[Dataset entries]
▬▬▬▬▬▬▬▬▬▬

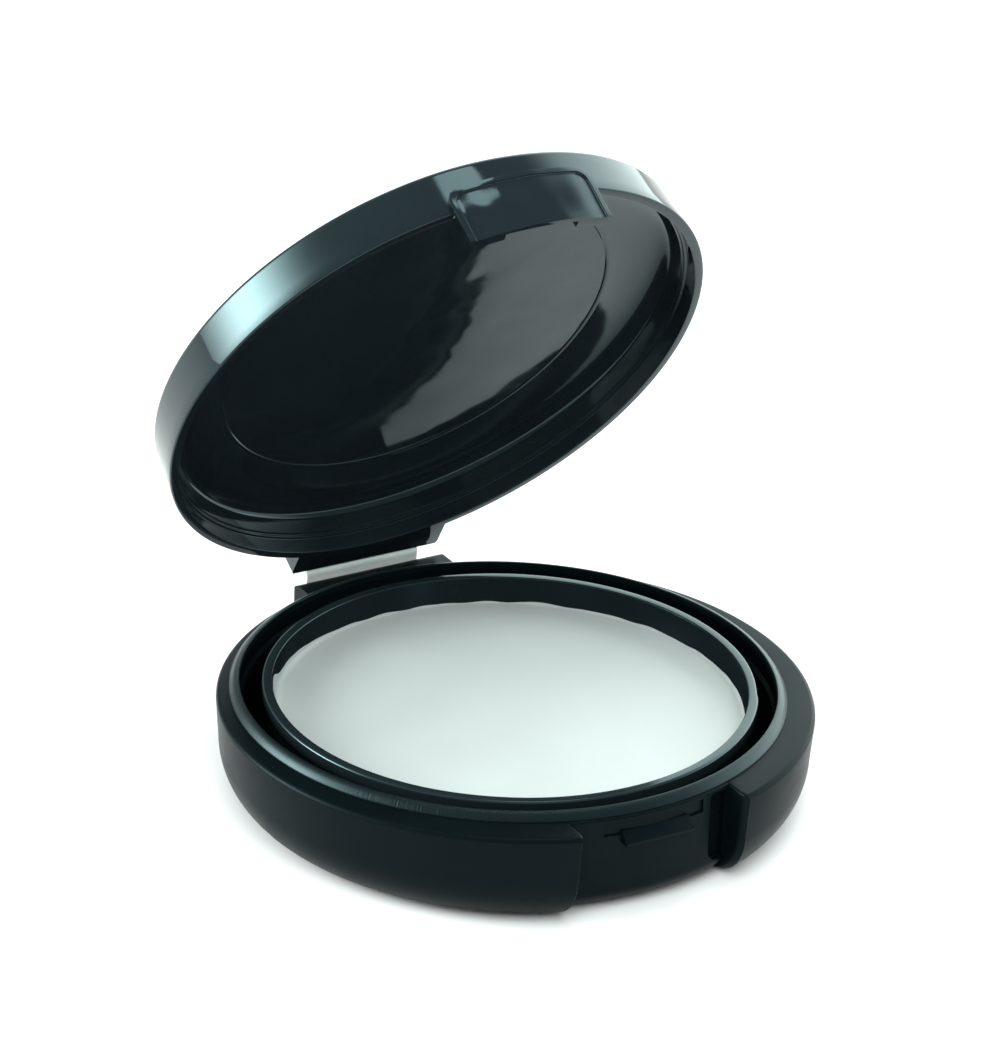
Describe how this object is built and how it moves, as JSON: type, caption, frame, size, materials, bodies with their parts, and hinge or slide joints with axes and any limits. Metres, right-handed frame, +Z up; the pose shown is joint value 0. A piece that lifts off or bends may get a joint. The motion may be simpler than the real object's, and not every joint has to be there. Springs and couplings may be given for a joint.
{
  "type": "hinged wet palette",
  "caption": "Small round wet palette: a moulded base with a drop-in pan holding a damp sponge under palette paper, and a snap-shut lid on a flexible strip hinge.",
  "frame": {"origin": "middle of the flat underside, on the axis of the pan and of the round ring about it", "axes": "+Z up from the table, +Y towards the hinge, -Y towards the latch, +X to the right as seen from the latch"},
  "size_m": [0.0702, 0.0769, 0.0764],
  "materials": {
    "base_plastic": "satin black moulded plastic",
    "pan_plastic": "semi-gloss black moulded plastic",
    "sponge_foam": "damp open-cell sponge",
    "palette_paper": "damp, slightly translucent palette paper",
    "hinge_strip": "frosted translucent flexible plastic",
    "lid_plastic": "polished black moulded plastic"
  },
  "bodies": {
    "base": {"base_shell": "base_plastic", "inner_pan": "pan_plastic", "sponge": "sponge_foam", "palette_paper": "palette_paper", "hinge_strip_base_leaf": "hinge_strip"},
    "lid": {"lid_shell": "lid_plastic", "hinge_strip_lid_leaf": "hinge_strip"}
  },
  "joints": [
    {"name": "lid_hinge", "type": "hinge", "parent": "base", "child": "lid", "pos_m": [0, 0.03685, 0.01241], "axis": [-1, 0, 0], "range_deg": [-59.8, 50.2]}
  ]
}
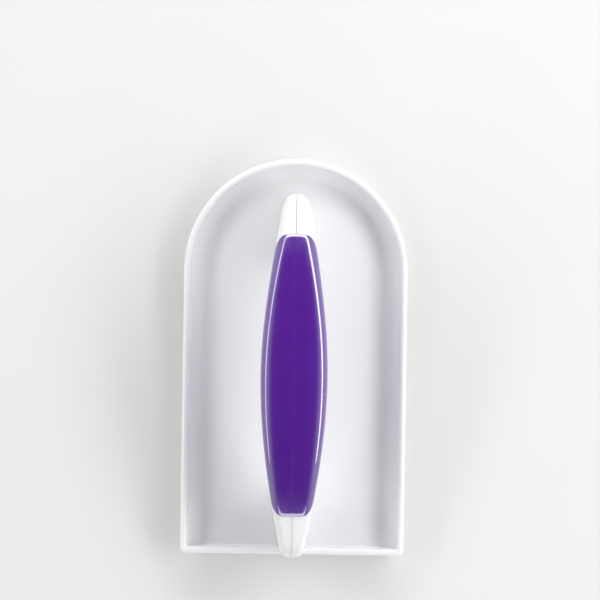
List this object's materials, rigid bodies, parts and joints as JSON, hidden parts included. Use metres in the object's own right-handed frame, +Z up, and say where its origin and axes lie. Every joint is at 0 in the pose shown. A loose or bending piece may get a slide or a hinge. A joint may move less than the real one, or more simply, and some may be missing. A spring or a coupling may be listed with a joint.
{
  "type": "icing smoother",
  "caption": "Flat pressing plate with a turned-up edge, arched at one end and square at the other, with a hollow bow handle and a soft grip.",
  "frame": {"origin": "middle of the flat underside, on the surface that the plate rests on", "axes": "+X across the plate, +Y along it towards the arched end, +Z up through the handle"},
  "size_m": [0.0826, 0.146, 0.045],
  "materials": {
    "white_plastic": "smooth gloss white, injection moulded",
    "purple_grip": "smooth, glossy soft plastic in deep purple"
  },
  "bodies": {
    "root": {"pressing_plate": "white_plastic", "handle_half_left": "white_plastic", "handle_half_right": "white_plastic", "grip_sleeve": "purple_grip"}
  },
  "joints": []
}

▬▬▬▬▬▬▬▬▬▬

» Requirement:
Extract every record. Keep wording exact.

» Task output:
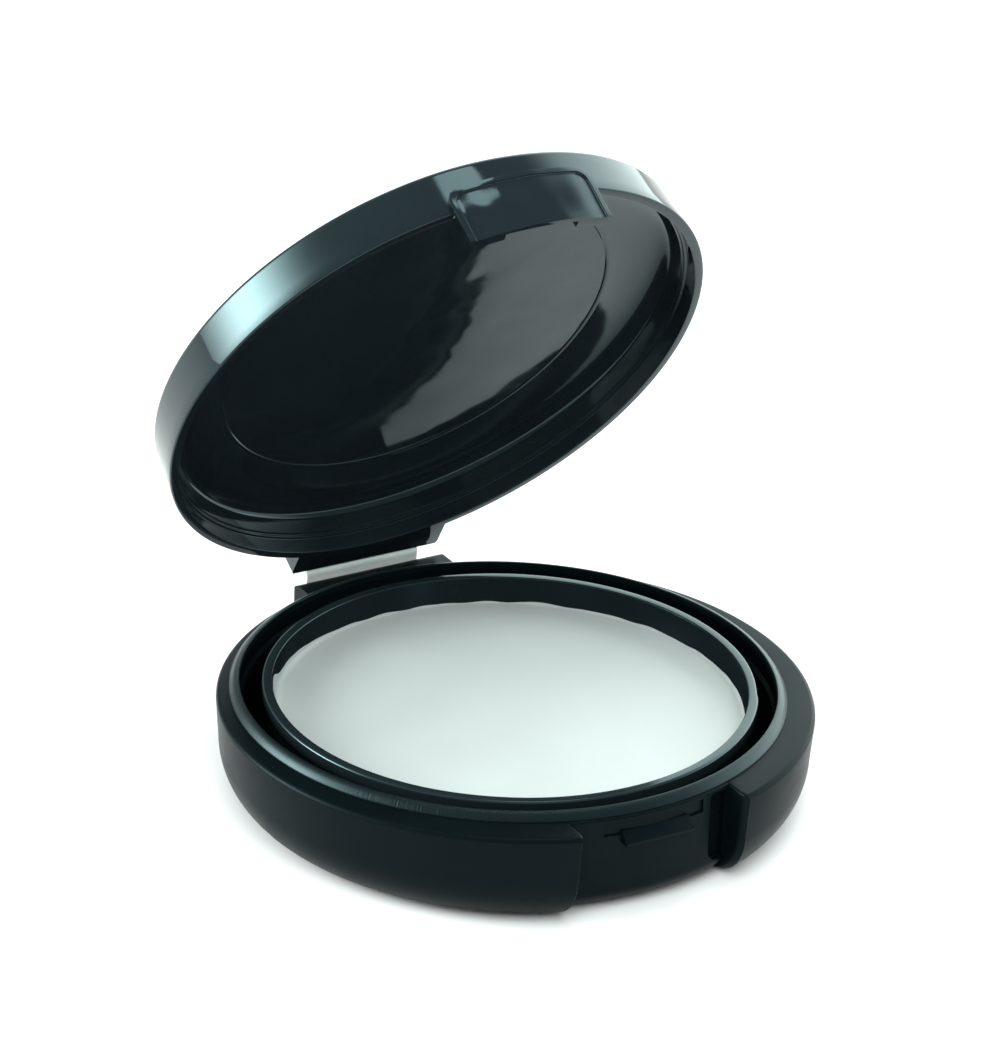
Describe how this object is built and how it moves, as JSON: type, caption, frame, size, materials, bodies with their parts, and hinge or slide joints with axes and any limits. Metres, right-handed frame, +Z up; the pose shown is joint value 0. A piece that lifts off or bends may get a joint. The motion may be simpler than the real object's, and not every joint has to be there. Springs and couplings may be given for a joint.
{
  "type": "hinged wet palette",
  "caption": "Small round wet palette: a moulded base with a drop-in pan holding a damp sponge under palette paper, and a snap-shut lid on a flexible strip hinge.",
  "frame": {"origin": "middle of the flat underside, on the axis of the pan and of the round ring about it", "axes": "+Z up from the table, +Y towards the hinge, -Y towards the latch, +X to the right as seen from the latch"},
  "size_m": [0.0702, 0.0769, 0.0764],
  "materials": {
    "base_plastic": "satin black moulded plastic",
    "pan_plastic": "semi-gloss black moulded plastic",
    "sponge_foam": "damp open-cell sponge",
    "palette_paper": "damp, slightly translucent palette paper",
    "hinge_strip": "frosted translucent flexible plastic",
    "lid_plastic": "polished black moulded plastic"
  },
  "bodies": {
    "base": {"base_shell": "base_plastic", "inner_pan": "pan_plastic", "sponge": "sponge_foam", "palette_paper": "palette_paper", "hinge_strip_base_leaf": "hinge_strip"},
    "lid": {"lid_shell": "lid_plastic", "hinge_strip_lid_leaf": "hinge_strip"}
  },
  "joints": [
    {"name": "lid_hinge", "type": "hinge", "parent": "base", "child": "lid", "pos_m": [0, 0.03685, 0.01241], "axis": [-1, 0, 0], "range_deg": [-59.8, 50.2]}
  ]
}
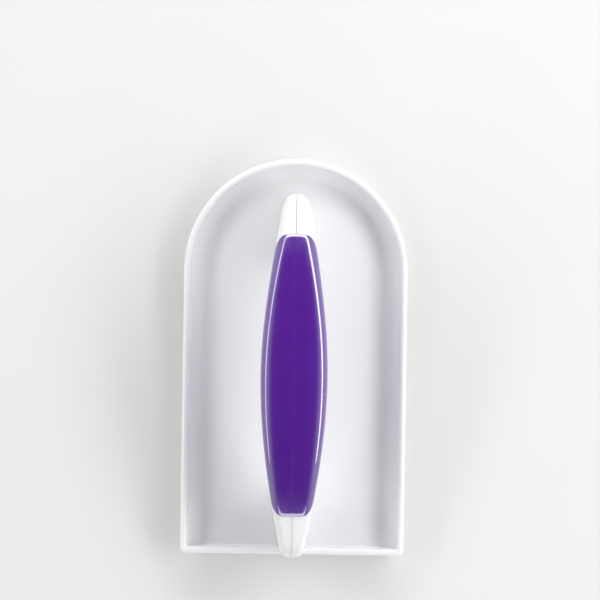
List this object's materials, rigid bodies, parts and joints as JSON, hidden parts included. Use metres in the object's own right-handed frame, +Z up, and say where its origin and axes lie. Every joint is at 0 in the pose shown. A loose or bending piece may get a slide or a hinge. A joint may move less than the real one, or more simply, and some may be missing. A spring or a coupling may be listed with a joint.
{
  "type": "icing smoother",
  "caption": "Flat pressing plate with a turned-up edge, arched at one end and square at the other, with a hollow bow handle and a soft grip.",
  "frame": {"origin": "middle of the flat underside, on the surface that the plate rests on", "axes": "+X across the plate, +Y along it towards the arched end, +Z up through the handle"},
  "size_m": [0.0826, 0.146, 0.045],
  "materials": {
    "white_plastic": "smooth gloss white, injection moulded",
    "purple_grip": "smooth, glossy soft plastic in deep purple"
  },
  "bodies": {
    "root": {"pressing_plate": "white_plastic", "handle_half_left": "white_plastic", "handle_half_right": "white_plastic", "grip_sleeve": "purple_grip"}
  },
  "joints": []
}